Writing for the unanimous Court, Justice Sonia Sotomayor began by rejecting the government’s argument that the American Rule presumption does not apply to Section 145 because it applies only to statutory awards of fees to prevailing parties, and Section 145 requires the patent appellant to pay all expenses—regardless of outcome. The Court noted that it has never indicated that any statute is exempt from the American Rule presumption, nor limited its inquiries to statutes awarding fees to the prevailing party. In fact, Justice Sotomayor cites to “a line of precedent” addressing statutes that deviate from the American Rule regarding fee awards to other than prevailing parties.
Justice Sotomayor also stated that to deviate from the American Rule, Congress must provide a “specific and explicit” indication of that intent, and that the plain language of Section 145 and its reference to “expenses” does not “invoke attorneys’ fees” with the requisite clarity. Acknowledging that various definitions of expenses could be broad enough to encompass attorneys’ fees, the Court found that the lack of language excepting attorneys’ fees is not enough to specifically or explicitly authorize the shifting of fees. The complete phrase “expenses of the proceeding” also indicates classes of expenses in litigation “that would not have been commonly understood to include attorney’s fees” at the time Congress enacted the statute more than 170 years ago, and even the use of “all” to modify expenses isn’t enough to expand the category beyond what it would otherwise commonly encompass.
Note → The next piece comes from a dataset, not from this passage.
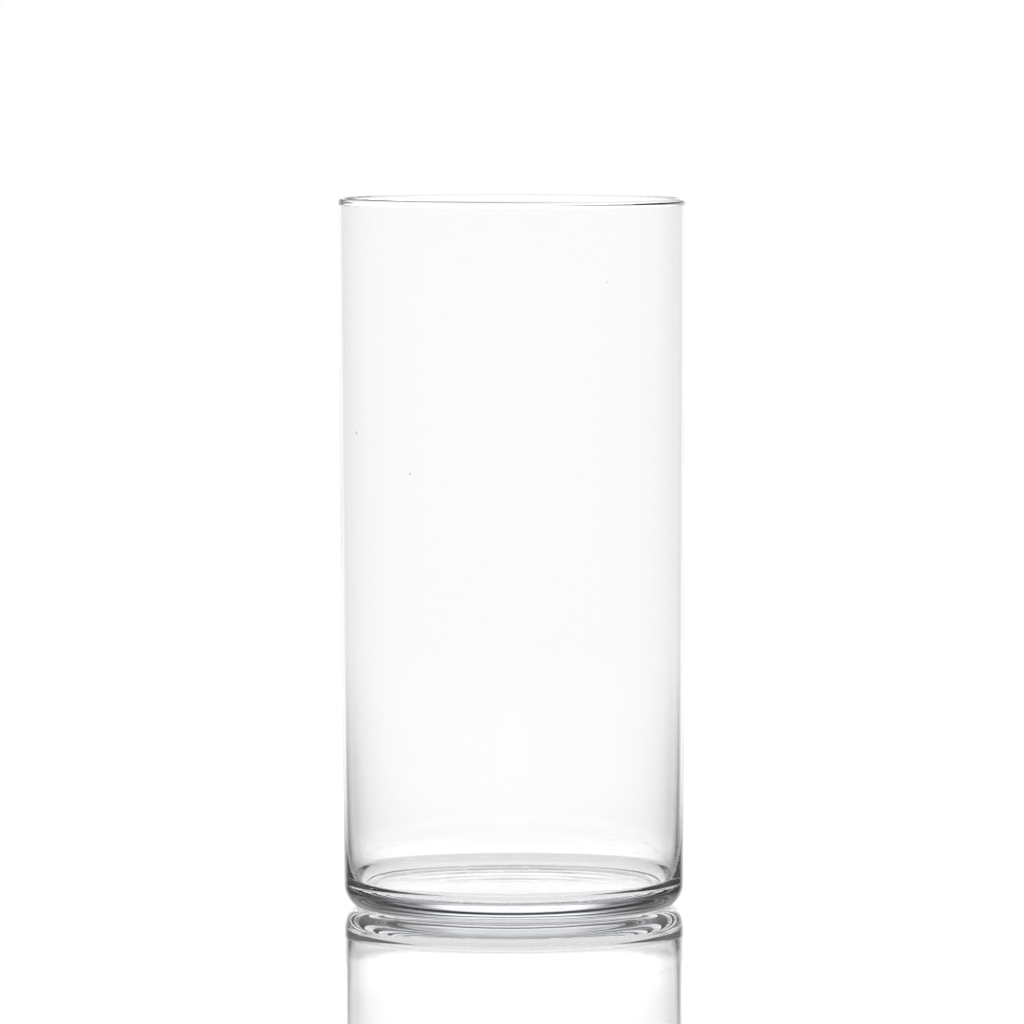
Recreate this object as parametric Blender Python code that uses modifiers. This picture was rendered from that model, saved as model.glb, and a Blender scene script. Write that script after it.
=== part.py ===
"""A clear glass cylinder vase, blown in one piece: a thin straight wall with a fire-polished bead at the lip, a
rounded heel, and a thick floor with a shallow push-up, so that the vase stands on a flat ring.

Metres, +Z up. The origin is at the centre of the ring that the vase stands on, and Z is the axis of the wall.
"""

import math

import bpy

# Driving dimensions
HEIGHT = 0.250
TOP_DIAMETER = 0.122
FOOT_DIAMETER = 0.120  # the wall leans out by a millimetre on its way up

# Wall, thinnest below the lip, with a swell into the inside corner and a bead round the lip
WALL_TOP = 0.0010
WALL_FOOT = 0.0020
WALL_SWELL = 0.0011
SWELL_FADE = 0.010
BEAD_BULGE = 0.0005
BEAD_DEPTH = 0.0014
BEAD_FADE = 0.0002

# Heel, where the wall turns in to the standing ring
HEEL_WIDTH = 0.0054
HEEL_HEIGHT = 0.0075

# Standing ring and the push-up inside it
RING_WIDTH = 0.0040
PUSH_UP = 0.0012

# Inside of the bottom
FLOOR_EDGE = 0.0060
FLOOR_CROWN = 0.0006
CORNER_WIDTH = 0.0080
CORNER_HEIGHT = 0.0050

# Fineness of the turned surface
STEPS = 80
ARC_STEPS = 6
SPAN_STEPS = 5
SWELL_STEPS = 6
BEAD_STEPS = 4


def wall_radius(z):
    """Outer radius of the straight wall at height z, from the top of the heel to the lip."""
    share = (z - HEEL_HEIGHT) / (HEIGHT - HEEL_HEIGHT)
    return (FOOT_DIAMETER + (TOP_DIAMETER - FOOT_DIAMETER) * share) / 2


def wall_thickness(z):
    swell = WALL_SWELL * math.exp(-(z - FLOOR_EDGE - CORNER_HEIGHT) / SWELL_FADE)
    bead = BEAD_BULGE * (1 - math.tanh((HEIGHT - z - BEAD_DEPTH) / BEAD_FADE)) / 2
    return WALL_FOOT + (WALL_TOP - WALL_FOOT) * z / HEIGHT + swell + bead


def bore_heights(corner_top):
    """Heights up the inside of the wall, close together only in the swell and at the bead."""
    heights = [corner_top + SWELL_FADE * i / 2 for i in range(1, SWELL_STEPS + 1)]
    for i in range(BEAD_STEPS + 1):
        heights.append(HEIGHT - BEAD_DEPTH + BEAD_FADE * (4 * i / BEAD_STEPS - 2))
    return heights


def arc(centre, half_width, half_height, start, end):
    """Points of an elliptical arc from start to end, in degrees counted from +X."""
    points = []
    for i in range(ARC_STEPS + 1):
        angle = math.radians(start + (end - start) * i / ARC_STEPS)
        x = centre[0] + half_width * math.cos(angle)
        points.append((x, centre[1] + half_height * math.sin(angle)))
    return points


def dome(edge_radius, edge_z, rise):
    """Points of a shallow cosine dome from the axis towards its edge, without the point at the edge."""
    points = []
    for i in range(SPAN_STEPS):
        r = edge_radius * i / SPAN_STEPS
        points.append((r, edge_z + rise * (1 + math.cos(math.pi * r / edge_radius)) / 2))
    return points


def vase_profile():
    """Half section, from the middle of the inner floor, up the inside, over the lip, down the outside and
    under the bottom to the axis."""
    corner_top = FLOOR_EDGE + CORNER_HEIGHT
    corner_x = wall_radius(corner_top) - wall_thickness(corner_top) - CORNER_WIDTH
    lip_radius = wall_thickness(HEIGHT) / 2
    lip_x = TOP_DIAMETER / 2 - lip_radius
    heel_x = FOOT_DIAMETER / 2 - HEEL_WIDTH
    push_up_radius = heel_x - RING_WIDTH

    points = dome(corner_x, FLOOR_EDGE, FLOOR_CROWN)
    points += arc((corner_x, corner_top), CORNER_WIDTH, CORNER_HEIGHT, -90, 0)
    points += [(wall_radius(z) - wall_thickness(z), z) for z in bore_heights(corner_top)]
    points += arc((lip_x, HEIGHT - lip_radius), lip_radius, lip_radius, 180, 0)
    points += arc((heel_x, HEEL_HEIGHT), HEEL_WIDTH, HEEL_HEIGHT, 0, -90)
    points.append((push_up_radius, 0))
    points += dome(push_up_radius, 0, PUSH_UP)[::-1]
    return points


def turn(name, profile, collection):
    """An object turned about Z from a half section whose ends lie on the axis."""
    mesh = bpy.data.meshes.new(name)
    edges = [(i, i + 1) for i in range(len(profile) - 1)]
    mesh.from_pydata([(x, 0, z) for x, z in profile], edges, [])
    turned = bpy.data.objects.new(name, mesh)
    collection.objects.link(turned)

    screw = turned.modifiers.new("Turn", "SCREW")
    screw.axis = "Z"
    screw.angle = math.tau
    screw.steps = STEPS
    screw.render_steps = STEPS
    screw.use_merge_vertices = True
    screw.merge_threshold = 0.00005
    screw.use_smooth_shade = True
    return turned


def clear_glass():
    """Colourless soda-lime glass."""
    material = bpy.data.materials.new("clear_glass")
    material.use_nodes = True
    shader = material.node_tree.nodes["Principled BSDF"]
    shader.inputs["Base Color"].default_value = (0.98, 0.99, 1.0, 1)
    shader.inputs["Metallic"].default_value = 0
    shader.inputs["Roughness"].default_value = 0
    shader.inputs["IOR"].default_value = 1.52
    shader.inputs["Transmission Weight"].default_value = 1
    return material


def main():
    for old in list(bpy.data.objects):
        bpy.data.objects.remove(old)

    collection = bpy.data.collections.new("glass_cylinder_vase")
    bpy.context.scene.collection.children.link(collection)

    vase = turn("vase_body", vase_profile(), collection)
    vase.data.materials.append(clear_glass())


main()
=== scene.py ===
"""The looks of a clear blown glass cylinder vase, standing on a polished pale sheet before a bright backdrop."""

import math

import bpy
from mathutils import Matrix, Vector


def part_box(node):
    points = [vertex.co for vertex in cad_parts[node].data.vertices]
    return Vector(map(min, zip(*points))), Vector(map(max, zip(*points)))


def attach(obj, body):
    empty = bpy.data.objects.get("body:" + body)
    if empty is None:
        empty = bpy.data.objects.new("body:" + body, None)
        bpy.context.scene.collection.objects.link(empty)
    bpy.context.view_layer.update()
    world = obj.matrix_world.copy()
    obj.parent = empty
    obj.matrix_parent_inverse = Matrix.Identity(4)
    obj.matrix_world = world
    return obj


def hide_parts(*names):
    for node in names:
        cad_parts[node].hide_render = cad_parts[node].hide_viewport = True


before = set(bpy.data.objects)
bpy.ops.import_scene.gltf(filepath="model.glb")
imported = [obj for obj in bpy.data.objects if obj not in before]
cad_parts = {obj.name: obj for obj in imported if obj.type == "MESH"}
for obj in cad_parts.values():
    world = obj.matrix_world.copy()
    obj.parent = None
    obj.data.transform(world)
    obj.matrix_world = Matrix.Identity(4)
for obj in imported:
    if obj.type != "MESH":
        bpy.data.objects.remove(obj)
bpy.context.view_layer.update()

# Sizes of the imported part
NODE = "vase_body"
top_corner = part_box(NODE)[1]
HEIGHT = top_corner.z
TOP_RADIUS = top_corner.x

# Wall
FOOT_RADIUS = TOP_RADIUS - 0.0010
WALL_TOP = 0.0010
WALL_FOOT = 0.0020
WALL_SWELL = 0.0011  # extra thickness just above the inside corner
SWELL_FADE = 0.010
BORE_OFFSET = 0.00018

# Lip, with a bead on the inside of the wall
BEAD_BULGE = 0.0005
BEAD_DEPTH = 0.0014
BEAD_FADE = 0.0002
BEAD_SADDLE = 0.45  # share by which the bead grows and shrinks twice round the lip
BEAD_WAVE = 0.00012  # how far its lower edge wanders up and down
DROP_GROWTH = 1.6  # share by which the bead thickens at one place
DROP_PLACE = 152  # in degrees from +X
DROP_WIDTH = 16
LIP_TILT = 0.00025
LIP_TILT_REACH = 0.03  # the tilt dies out this far below the lip

# Heel, where the wall turns in to the standing ring, and the push-up inside the ring
HEEL_WIDTH = 0.0054
HEEL_HEIGHT = 0.0075
HEEL_SHARPNESS = 1.1  # 1 is an ellipse, and more is closer to a chamfer
RING_WIDTH = 0.0040
PUSH_UP = 0.0012

# Inside of the bottom
FLOOR_EDGE = 0.0060
FLOOR_CROWN = 0.0006
CORNER_WIDTH = 0.0080
CORNER_HEIGHT = 0.0050

# Fineness of the turned surface
TURN_STEPS = 360
ARC_STEPS = 14
WALL_STEPS = 90
SPAN_STEPS = 24
MERGE_DISTANCE = 0.00001

# Glass, in which light runs sideways through the thick floor in many bounces
GLASS_IOR = 1.52
GLASS_TINT = (0.80, 0.815, 0.85, 1)
GLASS_DENSITY = 10
GLASS_BOUNCES = 40

# Surface of the glass
WAVE_SCALE = 22
WAVE_HEIGHT = 0.00002
PIT_SCALE = 42
PIT_SIZE = 0.0005
PIT_DEPTH = 0.0002
SCRATCH_SLANT = 20  # in degrees
SCRATCH_STRETCH = (130, 130, 2200)
SCRATCH_START = 0.74  # noise below this is unscratched, so higher is sparser
SCRATCH_FULL = 0.78
SCRATCH_DEPTH = 0.00003
WORN_HEIGHT = 0.030

# Polished sheet under the vase, which mirrors little when faced and fully at a glancing look
SHEET_RADIUS = 1.1
SHEET_SIDES = 128
SHEET_GAP = 0.00005
SHEET_GLOW = 0.9
SHEET_MIRROR = 0.8
MIRROR_FACING = 0.1
MIRROR_GLANCING = 1.0
FACING_LIMIT = 0.5
GLANCING_LIMIT = 0.9
CAMERA_LIFT = 0.08  # glow added for the camera alone
FADE_START = 0.05

# Studio: glow by the sine of the elevation, and half widths in degrees
ROOM_LEVELS = ((-0.03, 0.7), (0.03, 0.3), (0.10, 0.1), (0.25, 0.02))
BACKDROP_LEVELS = (
    (-0.01, 1.02), (0.03, 1.6), (0.08, 1.6), (0.10, 1.45), (0.14, 1.38), (0.2, 1.6),
    (0.3, 1.0), (0.5, 1.0), (0.6, 1.4), (0.85, 0.5), (1, 0.3),
)
BACKDROP_FULL = 12
BACKDROP_EDGE = 28
SOFTBOX_RISE = 45
SOFTBOX_FULL = 28
SOFTBOX_EDGE = 48
SOFTBOX_GLOW = 0.6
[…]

The Court also found that “in common statutory usage, the term ‘expenses’ alone has never been considered to authorize an award of attorney’s fees with sufficient clarity to overcome the American Rule presumption” and that the history of the Patent Act “reinforces that Congress did not intend to shift fees in [Section] 145 actions.” In fact, as Justice Sotomayor noted, “there is no evidence that the Patent Office, the [US]PTO’s predecessor, originally paid its personnel from sums collected from adverse parties in litigation, or that the Office initially even employed attorneys.” Finally, citing to other sections of the Patent Act, the Court noted that where Congress intended to provide for attorneys’ fees, it stated so explicitly.
The Lanham Act and Trademark Cases
While NantKwest involved the interpretation of the Patent Act, it is likely to impact trademark litigants, because Section 1071 of the Lanham Act is nearly identical to Section 145 with respect to allocation of fees. Section 1071 provides for two analogous avenues of review of adverse TTAB decisions and requires that litigants pay “all the expenses of the proceeding” in de novo review actions in district court. In its 2015 decision in Shammas v. Focarino, the Fourth Circuit interpreted Section 1071 to include the USPTO’s attorneys’ fees, concluding that “the imposition of all expenses on a plaintiff in an ex parte proceeding, regardless of whether he wins or loses, does not constitute fee-shifting that implicates the American Rule but rather an unconditional compensatory charge imposed on a dissatisfied applicant who elects to engage the PTO in a district court proceeding.”
The Supreme Court may take up the issue in a subsequent trademark case decided by the Fourth Circuit. The Court has already granted the USPTO’s petition for certiorari in Booking.com BV v. Iancu, agreeing to review the Fourth Circuit’s determination that travel website Booking.com is entitled to register “booking.com” as a federal trademark for its online hotel reservation services. (Read our alert on the Booking.com case here.) In that case, the Fourth Circuit affirmed the lower-court decision and awarded the USPTO expenses—including attorneys’ fees—despite the fact that Booking.com prevailed in its case. Booking.com filed a separate writ of certiorari on the fee issue, on which the Court has yet to rule.